Business faults are application specific faults and occur when
an explicit <throw> activity is executed or an <invoke> activity gets a fault
as response. The fault name of a business fault is specified by the BPEL process and
the messageType, if one exists, is defined in the WSDL.
Runtime faults are not user defined and will not appear in the WSDL for a process or
service. The BPEL spec defines 11 standard faults: selectionFailure, conflictingReceive, conflictingRequest, mismatchedAssignmentFailure,
joinFailure, forcedTermination, correlationViolation, uninitializedVariable,
repeatedCompensation and invalidReply. They are all in the namespace "http://schemas.xmlsoap.org/ws/2003/03/business-process/"
and are typeless, meaning they don't have associated messageTypes.
The Oracle BPEL Process Manager also introduces two more runtime faults: bindingFault and remoteFault.
They are in the namespace of "http://schemas.oracle.com/extension"
and are associated with an Oracle defined messageType "RuntimeFaultMessage".
The WSDL that defines the RuntimeFaultMessage messageType is available in the c:/orabpel/system/xmllib directory.
RemoteFault is retryable. It has the following possible fault codes
| FaultCode |
Reason> |
| ConnectionRefused |
The remote server is not up |
| WSDLReadingError |
Fail to read WSDL |
| GenericRemoteFault |
Generic remote fault |
BindingFault is not retryable.
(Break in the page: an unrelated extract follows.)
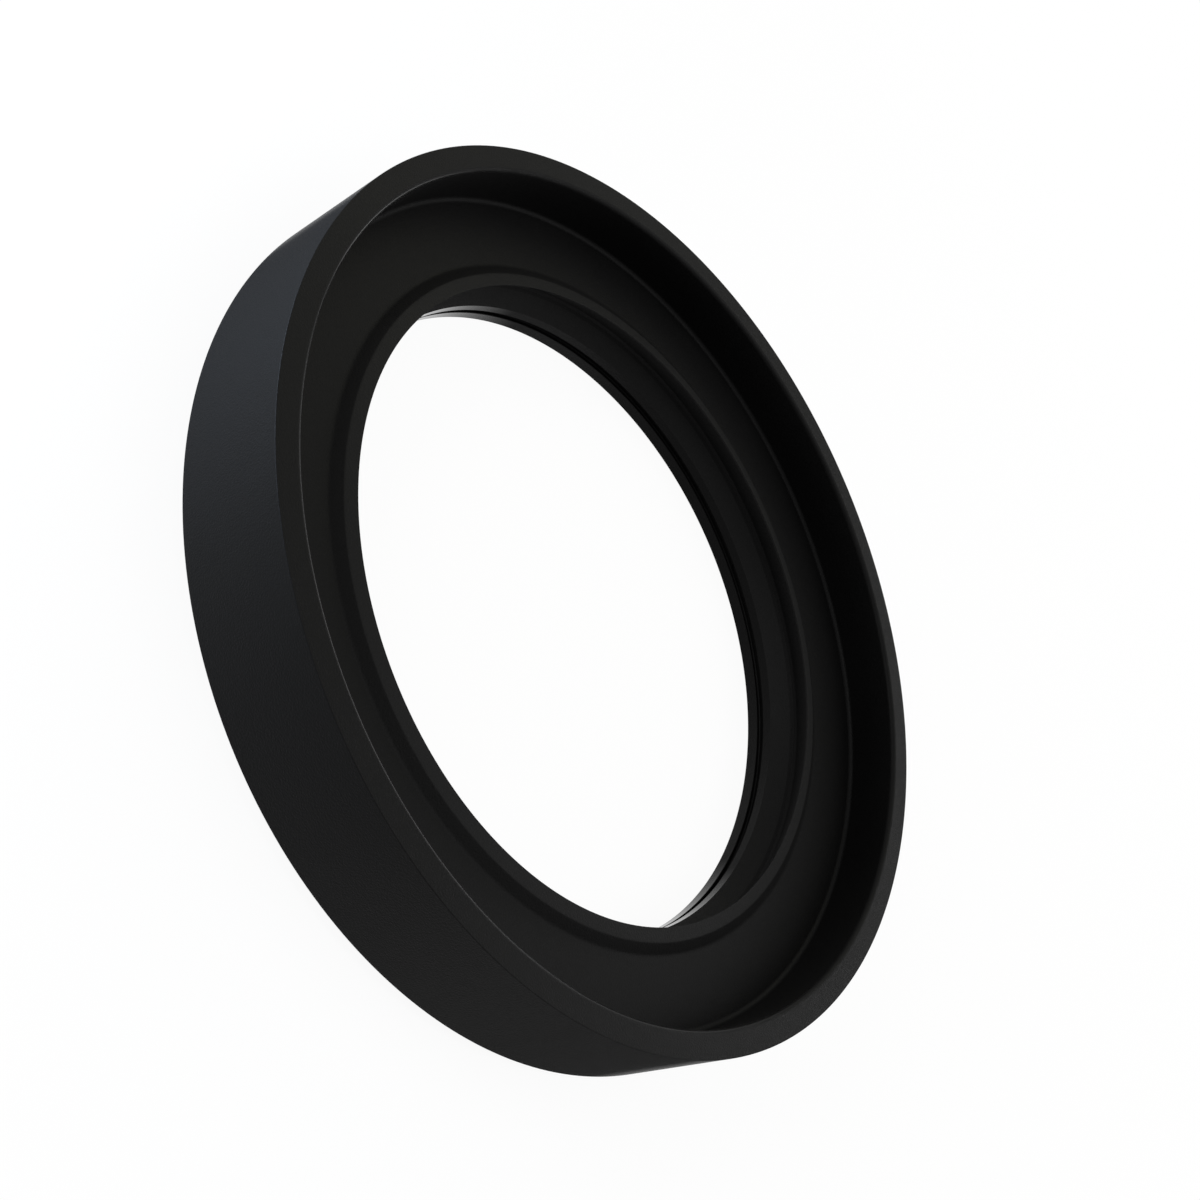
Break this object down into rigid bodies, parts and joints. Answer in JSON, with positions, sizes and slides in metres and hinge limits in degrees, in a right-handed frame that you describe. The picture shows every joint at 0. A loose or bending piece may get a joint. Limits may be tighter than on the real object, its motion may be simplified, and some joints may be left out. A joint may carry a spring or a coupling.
{
  "type": "oil seal",
  "caption": "Rubber-covered rotary shaft seal with a dust lip and a spring-loaded main lip. It keeps oil in and dirt out where a shaft leaves its housing.",
  "frame": {"origin": "centre of the circle on which the seal's oil side lies", "axes": "+Z along the seal's axis, out of its air side, which is the pictured side; +X and +Y are any two radii"},
  "size_m": [0.08, 0.08, 0.012],
  "materials": {
    "rubber": "black moulded rubber with a fine matt grain",
    "case_steel": "pressed steel sheet, dull grey where the rubber leaves it bare",
    "spring_steel": "bright drawn spring wire"
  },
  "bodies": {
    "root": {"rubber_body": "rubber", "steel_case": "case_steel", "garter_spring": "spring_steel"}
  },
  "joints": []
}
It has the following possible fault codes:
| FaultCode |
Reason |
| VersionMismatch |
The processing party found an invalid namespace for the SOAP Envelope
element |
| MustUnderstand |
An immediate child element of the SOAP Header element that was either
not understood or not obeyed by the processing party contained a SOAP mustUnderstand
attribute with a value of "1" |
| Client.GenericError |
Generic error at client side |
| Client.WrongNumberOfInputParts |
input message part number mismatch |
| Client.WrongNumberOfOutputParts |
output message part number mismatch |
| Client.WrongTypeOfInputPart |
input message part type error |
| Client.WrongTypeOfOutputPart |
output message part type error |
| Server.GenericError |
Generic error at server side |
| Server.NoService |
Server is up but no service |
| Server.NoHTTPSOAPAction |
Request is missing HTTP SOAP Action |
| Server.Unauthenticated |
Request is not authenticated |
| Server.Unauthorized |
Request is not authorized |
If a faultVariable (of messageType "RuntimeFaultMessage") is used
when catching the fault, the fault code can be queried from the faultVariable,
along with the fault summary and detail.
ResilientFlow
We have created a BPEL process "ResilientFlow" to showcase the fault
handling features and strategies. The following is the diagram of the process
and its interaction with two axis webservices.

Installation
This code has been tested with Oracle BPEL Process Manager 2.0 RC8.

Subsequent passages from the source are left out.